18 Maret 2010

» Home » Solo Pos » Menakar aura politik ulama

Menakar aura politik ulama

Belum hilang kepenatan mengikuti seremonial pemilihan umum (Pemilu) legislatif dan presiden 2009, masyarakat Indonesia kembali dihadapkan dengan rutinitas politik sepanjang 2010. Direncanakan dalam tempo ini tujuh 7 dari 33 provinsi dan 244 dari 498 kabupaten/kota akan menyelenggarakan pemilihan kepala daerah (Pilkada).

Di beberapa daerah, aroma pertarungan memperebutkan kepemimpinan regional itu pun sudah mulai terasa dengan dimulainya tahapan Pilkada.

Sebagaimana dalam Pemilu legislatif maupun presiden, para politisi yang akan bertanding dalam Pilkada kembali berlomba-lomba mendekatkan diri kepada pemimpin pondok pesantren. Tidak aneh jika banyak tokoh agama yang berdiri di balik tim sukses calon tertentu, atau bahkan menjadi kandidat.
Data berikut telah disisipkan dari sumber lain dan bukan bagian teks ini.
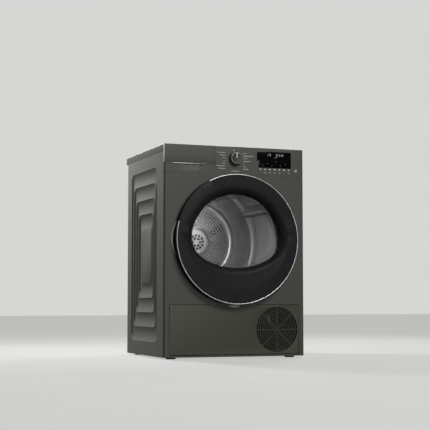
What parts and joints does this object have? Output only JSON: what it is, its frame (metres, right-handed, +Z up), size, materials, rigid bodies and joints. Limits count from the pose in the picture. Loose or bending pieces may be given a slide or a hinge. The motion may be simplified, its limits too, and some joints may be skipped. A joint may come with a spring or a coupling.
{
  "type": "clothes dryer",
  "caption": "Free-standing front-loading heat-pump clothes dryer with a round glazed door, tank drawer, control panel and kick flap with a round grille.",
  "frame": {"origin": "on the floor under the centre of the bounding box", "axes": "+Z up, the door faces -Y, +X is to the right of someone facing the door"},
  "size_m": [0.598, 0.568, 0.846],
  "materials": {
    "graphite_enamel": "graphite metallic powder enamel on sheet steel",
    "side_enamel": "graphite metallic powder enamel, lighter on the pressed sides",
    "graphite_plastic": "graphite metallic moulded ABS",
    "charcoal_plastic": "charcoal satin moulded ABS",
    "bright_trim": "satin chrome plating on plastic",
    "smoked_glass": "tinted safety glass",
    "clear_glass": "clear pressed glass",
    "display_black": "black glossy display window",
    "stainless": "brushed stainless steel drum sheet",
    "galvanised": "galvanised sheet steel",
    "base_plastic": "grey filled polypropylene",
    "light_plastic": "light grey moulded polypropylene",
    "tank_plastic": "translucent polypropylene",
    "black_rubber": "black moulded rubber",
    "grey_felt": "pressed wool felt",
    "aluminium_fins": "mill finish aluminium fins",
    "copper_pipe": "drawn copper tube",
    "black_enamel": "black enamelled steel shell",
    "motor_steel": "bare lamination steel and die-cast ends",
    "circuit_board": "green printed circuit board",
    "bearing_steel": "ground bearing steel"
  },
  "bodies": {
    "cabinet": {"base_tray": "base_plastic", "left_side_panel": "side_enamel", "right_side_panel": "side_enamel", "rear_panel": "galvanised", "rear_duct_cover": "galvanised", "top_panel": "graphite_enamel", "front_panel": "graphite_enamel", "control_panel": "graphite_plastic", "display_window": "display_black", "control_board": "circuit_board", "front_bulkhead": "light_plastic", "drum_front_seal": "grey_felt", "drum_rear_seal": "grey_felt", "door_seal": "black_rubber", "door_hinge_bracket": "galvanised", "rear_bearing": "bearing_steel", "tank_guide": "base_plastic", "motor_housing": "motor_steel", "motor_bracket": "galvanised", "drive_belt": "black_rubber", "compressor": "black_enamel", "evaporator": "aluminium_fins", "condenser": "aluminium_fins", "refrigerant_pipes": "copper_pipe", "blower_housing": "base_plastic", "condensate_pump": "base_plastic", "cooling_fan_frame": "base_plastic", "exchanger_cover": "base_plastic", "duct_cover": "base_plastic", "rear_connectors": "charcoal_plastic", "cabinet_screws": "galvanised"},
    "drum": {"drum_shell": "stainless", "drum_back": "stainless", "drum_lifters": "stainless", "drum_shaft": "bearing_steel"},
    "motor_rotor": {"motor_rotor": "bearing_steel", "blower_wheel": "base_plastic"},
    "idler": {"idler_pulley": "light_plastic"},
    "tension_arm": {"tension_arm": "galvanised"},
    "door": {"door_frame": "charcoal_plastic", "door_trim_ring": "bright_trim", "door_glass": "smoked_glass", "door_bowl": "clear_glass", "door_back_frame": "base_plastic", "door_hinge_leaf": "galvanised", "door_latch_hook": "light_plastic"},
    "tank_drawer": {"tank_front": "graphite_plastic", "tank_handle_trim": "bright_trim", "water_tank": "tank_plastic"},
    "kick_flap": {"kick_flap": "graphite_plastic"},
    "program_knob": {"program_knob": "graphite_plastic"},
    "start_button": {"start_button": "graphite_plastic"},
    "lint_filter": {"lint_filter": "base_plastic"},
    "cooling_fan": {"cooling_fan_rotor": "base_plastic"},
    "exchanger_latch_left": {"exchanger_latch_left": "light_plastic"},
    "exchanger_latch_right": {"exchanger_latch_right": "light_plastic"},
    "foot_front_left": {"foot_front_left": "black_rubber"},
    "foot_front_right": {"foot_front_right": "black_rubber"},
    "foot_rear_left": {"foot_rear_left": "black_rubber"},
    "foot_rear_right": {"foot_rear_right": "black_rubber"}
  },
  "joints": [
    {"name": "door_hinge", "type": "hinge", "parent": "cabinet", "child": "door", "pos_m": [0.246, -0.269, 0.473], "axis": [0, 0, 1], "range_deg": [0, 115]},
    {"name": "drum_spin", "type": "hinge", "parent": "cabinet", "child": "drum", "pos_m": [0, 0.02, 0.484], "axis": [0, 1, 0], "continuous": true},
    {"name": "motor_spin", "type": "hinge", "parent": "cabinet", "child": "motor_rotor", "pos_m": [0.15, 0.16, 0.118], "axis": [0, 1, 0], "continuous": true},
    {"name": "arm_pivot", "type": "hinge", "parent": "cabinet", "child": "tension_arm", "pos_m": [0.11, 0.11, 0.1], "axis": [0, -1, 0], "range_deg": [0, 8], "stiffness_Nm_per_rad": 4, "springref_deg": -17.19},
    {"name": "idler_spin", "type": "hinge", "parent": "tension_arm", "child": "idler", "pos_m": [0.06973, 0.1, 0.15021], "axis": [0, 1, 0], "continuous": true},
    {"name": "tank_slide", "type": "slide", "parent": "cabinet", "child": "tank_drawer", "axis": [0, -1, 0], "range_m": [0, 0.38]},
    {"name": "flap_hinge", "type": "hinge", "parent": "cabinet", "child": "kick_flap", "pos_m": [0, -0.241, 0.023], "axis": [1, 0, 0], "range_deg": [0, 90]},
    {"name": "knob_turn", "type": "hinge", "parent": "cabinet", "child": "program_knob", "pos_m": [0, -0.25, 0.7975], "axis": [0, 1, 0], "continuous": true},
    {"name": "start_press", "type": "slide", "parent": "cabinet", "child": "start_button", "axis": [0, 1, 0], "range_m": [0, 0.0015], "stiffness_N_per_m": 800, "springref_m": -0.001},
    {"name": "filter_slide", "type": "slide", "parent": "cabinet", "child": "lint_filter", "axis": [0, 0, 1], "range_m": [0, 0.105]},
    {"name": "fan_spin", "type": "hinge", "parent": "cabinet", "child": "cooling_fan", "pos_m": [0.1806, -0.216, 0.113], "axis": [0, 1, 0], "continuous": true},
    {"name": "latch_left_turn", "type": "hinge", "parent": "cabinet", "child": "exchanger_latch_left", "pos_m": [-0.25, -0.236, 0.111], "axis": [0, 1, 0], "range_deg": [0, 90]},
    {"name": "latch_right_turn", "type": "hinge", "parent": "cabinet", "child": "exchanger_latch_right", "pos_m": [0.016, -0.236, 0.111], "axis": [0, -1, 0], "range_deg": [0, 90]},
    {"name": "foot_front_left_screw", "type": "slide", "parent": "cabinet", "child": "foot_front_left", "axis": [0, 0, -1], "range_m": [0, 0.012]},
    {"name": "foot_front_right_screw", "type": "slide", "parent": "cabinet", "child": "foot_front_right", "axis": [0, 0, -1], "range_m": [0, 0.012]},
    {"name": "foot_rear_left_screw", "type": "slide", "parent": "cabinet", "child": "foot_rear_left", "axis": [0, 0, -1], "range_m": [0, 0.012]},
    {"name": "foot_rear_right_screw", "type": "slide", "parent": "cabinet", "child": "foot_rear_right", "axis": [0, 0, -1], "range_m": [0, 0.012]}
  ],
  "couplings": [
    {"joint": "motor_spin", "follows": "drum_spin", "ratio": 37.533},
    {"joint": "idler_spin", "follows": "drum_spin", "ratio": -10.623}
  ]
}
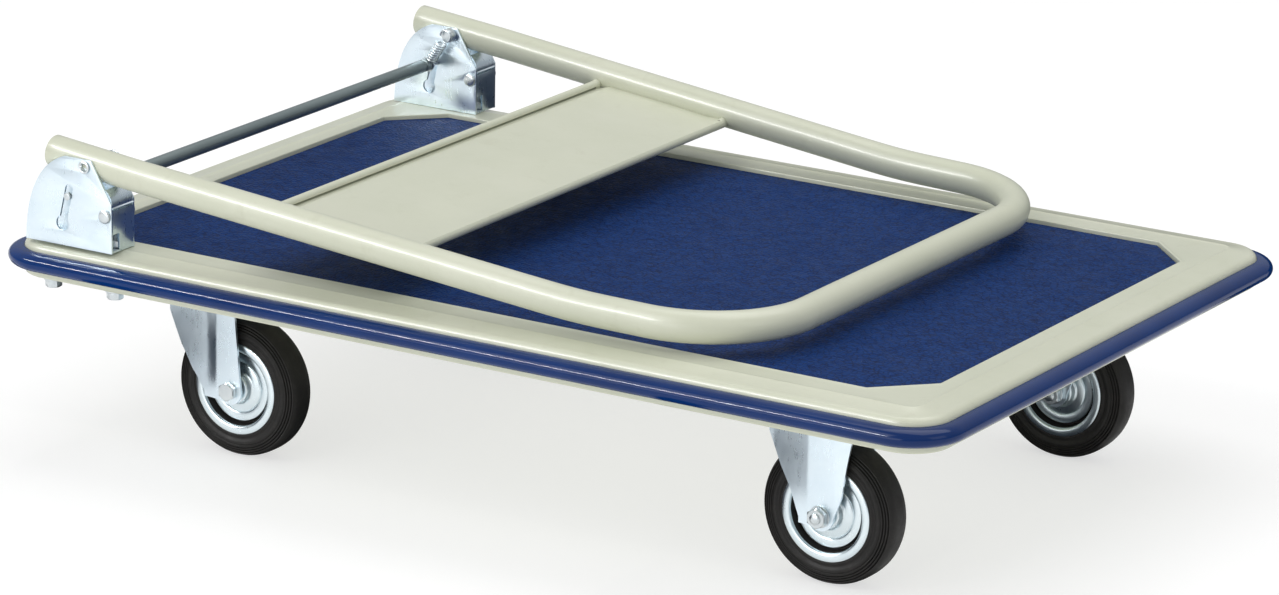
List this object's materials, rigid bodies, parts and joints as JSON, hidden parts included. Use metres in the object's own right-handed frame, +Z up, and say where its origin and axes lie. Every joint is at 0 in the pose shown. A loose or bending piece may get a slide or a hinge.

Tidak jarang pula berbagai simbol keagamaan dielaborasi oleh politisi guna melegitimasi pencalonannya sebagai kandidat yang layak dipilih.

Belajar dari pengalaman lalu, keterlibatan ulama dalam perebutan kekuasaan beberapa tahun terakhir terkesan mengalami reduksi. Kepentingan politikus terhadap ulama seakan hanya terbatas pada detik-detik menjelang perhelatan politik dilaksanakan. Adapun dalam rentang waktu antara pemilihan satu dengan pemilihan lain, peran mereka “tetap” dimarjinalkan oleh otoritas kekuasaan politisi.

Dalam konteks ini, tidak ada salahnya jika merenungi kembali nasihat tulus KH Mustofa Bisri, bahwa ulama mestinya menjaga jarak dengan kekuasaan dalam membangun sebuah peradaban. Nasihat ini patut direnungkan bersama, mengingat tugas ulama yang sesungguhnya adalah mewarisi tugas Nabi (waratsah al-anbiya’) dalam mencerahkan umat manusia menuju kehidupan yang bermartabat (QS Al-Jumuah/62: 2).

Tugas inilah yang dijabarkan oleh Masykuri Abdillah (1999) dalam empat peran, yaitu mendidik umat di bidang agama dan lainnya, melakukan kontrol terhadap masyarakat, memecahkan problem yang terjadi di masyarakat, serta menjadi agen perubahan sosial. Superioritas empat fungsi inilah yang membuat Clifford Geertz tidak ragu untuk menempatkan ulama dalam posisi pialang budaya (cultural broker), yaitu penghubung budaya rakyat (lokal) dengan budaya asing.

Otonom

Lebih daripada itu, kebiasaan lama para politisi yang suka memajang ulama “hanya” sekadar menjadi pendulang suara pemilih tampaknya harus mulai ditata ulang. Sebab, karisma ulama sebagai referensi politik santri dalam perhelatan elektoral sudah mulai menunjukkan kepudaran. Hal ini bisa dilihat dari penelitian Komunitas Tabayyun Jawa Timur (2008) yang mencatat 57,2 persen santri tidak merasa bersalah jika pilihan politiknya berbeda dengan patron ulamanya, dan hanya 39,7 persen yang merasa sebaliknya.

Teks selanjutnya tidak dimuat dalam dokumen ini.